In his simplicity, we realised we had enormous responsibilities on our hands to cater for the diverse crowd that would witness the burial ceremony of this great man. We knew he was a man with a large heart, who dined with the masses and also felt so relaxed in the company of kings and the royals. We also realised that by his works and love for fellow human beings, his funeral would not be an ordinary event in the calendar.

To make life easier for me, a few days to the ceremonies, I “took flight” from all the daily news of terrorism, migrants, economic recessions, corruption and many others. I effectively “tuned” myself out to concentrate on the only important thing that mattered. Sometimes, and if not most times, the news of war, famine, failures, murders etc far and near can bring depression to a “light headed” fellow.

Writing an obituary for one’s father, I realised, was indeed a very tasking job. After many attempts I managed to write one in which I condemned death for snatching the “young man” from us a few days to his eighty fifth birthday in April. To be honest, until his final breath I never in any form entertained the thought that my father “could die.” Do not get me wrongly, as I am fully aware that every man is appointed to die. But when you have a mentally active father with an intellectually sound mind the thoughts of death would be the last on your mind.

The planning for the funeral ceremonies started very early with logistics on how to get myself on  ground in Nigeria. This part happen to be the most strenuous of all the preparations. You will understand my plight if you are a “seasonal” visitor to Nigeria in the last one and a half decades.

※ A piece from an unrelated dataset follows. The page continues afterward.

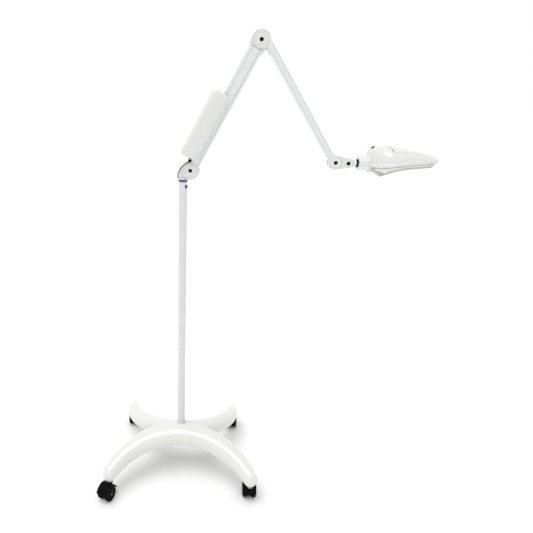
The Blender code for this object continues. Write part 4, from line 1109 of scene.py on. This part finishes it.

My last visit was in 2012 when I spent over four months trying to understand my country of birth.  It was indeed an “eye opener” visit for me as I was able to observe first hand why the country would only be the “giant” of Africa on paper and not in reality.

In the run up to the recent visit I was “effectively” warned by friends and relations that much has changed during the three years. Despite my protestations that I am  “on top” of events in Nigeria, the advice and suggestions that were offered were legendary.

To convince them that I am at home anytime in Nigeria, being a born and bred “Naija boy” I related some of my escapades during the 2012 visit.  I told some of them how refreshing it was to jump on “okada” (commercial motorcycle) to take me anywhere I needed to visit. Getting to Ikeja, particularly, through the Alausa secretariat axis on a cool nice day was always a trip I enjoyed. I loved commandeering a tricycle, popularly known as “Keke Marwa” to take me around Ikeja. The freedom, coupled with the hot breezy air blowing on all sides and with heavy “Fuji” music blaring from the speakers as controlled by the DJ/Driver was something from the dream land.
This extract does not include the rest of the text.